Find the string "joints" in the listing and report every line that has it.

Material for this exercise —
☆ ☆ ☆ ☆ ☆

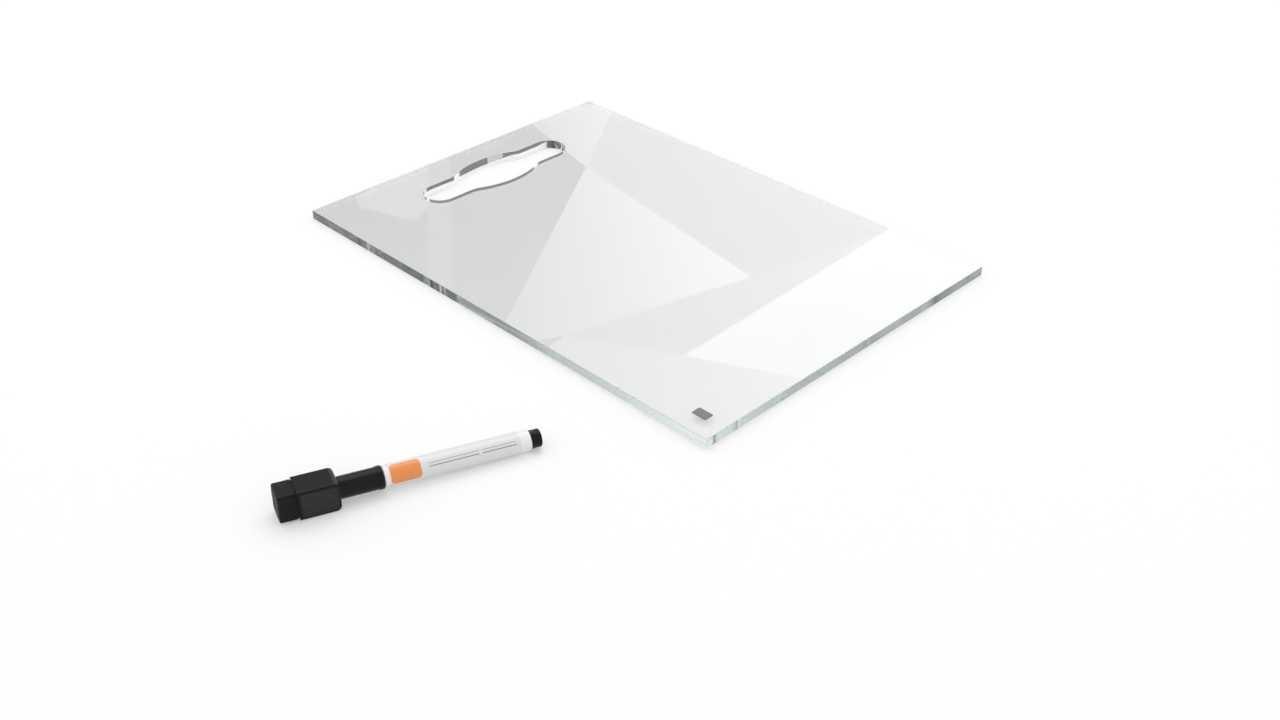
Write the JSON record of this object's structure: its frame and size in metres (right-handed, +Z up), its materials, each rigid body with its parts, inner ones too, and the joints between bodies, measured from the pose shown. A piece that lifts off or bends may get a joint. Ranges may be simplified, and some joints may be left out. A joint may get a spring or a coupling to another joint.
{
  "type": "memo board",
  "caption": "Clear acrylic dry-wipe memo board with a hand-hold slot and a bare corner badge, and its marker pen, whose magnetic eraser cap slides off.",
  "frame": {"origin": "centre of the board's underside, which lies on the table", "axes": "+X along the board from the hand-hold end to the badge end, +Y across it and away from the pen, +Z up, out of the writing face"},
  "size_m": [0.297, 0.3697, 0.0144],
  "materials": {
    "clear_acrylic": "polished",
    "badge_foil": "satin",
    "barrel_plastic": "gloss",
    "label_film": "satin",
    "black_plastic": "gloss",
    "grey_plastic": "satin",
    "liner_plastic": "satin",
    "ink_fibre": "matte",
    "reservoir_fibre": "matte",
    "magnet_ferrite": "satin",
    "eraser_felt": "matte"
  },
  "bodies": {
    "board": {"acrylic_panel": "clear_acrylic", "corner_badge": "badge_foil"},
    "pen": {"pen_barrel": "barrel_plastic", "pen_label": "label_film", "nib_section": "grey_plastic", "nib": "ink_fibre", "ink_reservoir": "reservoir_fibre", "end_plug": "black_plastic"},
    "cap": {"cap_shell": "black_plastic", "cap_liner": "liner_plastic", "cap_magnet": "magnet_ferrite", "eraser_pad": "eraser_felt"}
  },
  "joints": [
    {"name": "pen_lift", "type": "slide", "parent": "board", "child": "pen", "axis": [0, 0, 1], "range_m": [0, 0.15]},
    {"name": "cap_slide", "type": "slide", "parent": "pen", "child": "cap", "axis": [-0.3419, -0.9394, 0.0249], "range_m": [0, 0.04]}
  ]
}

☆ ☆ ☆ ☆ ☆

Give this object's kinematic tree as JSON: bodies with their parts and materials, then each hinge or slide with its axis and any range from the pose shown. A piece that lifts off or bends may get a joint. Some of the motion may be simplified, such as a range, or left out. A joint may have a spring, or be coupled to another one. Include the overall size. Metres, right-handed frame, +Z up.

☆ ☆ ☆ ☆ ☆

Exercise output —
Write the JSON record of this object's structure: its frame and size in metres (right-handed, +Z up), its materials, each rigid body with its parts, inner ones too, and the joints between bodies, measured from the pose shown. A piece that lifts off or bends may get a joint. Ranges may be simplified, and some joints may be left out. A joint may get a spring or a coupling to another joint.
  "joints": [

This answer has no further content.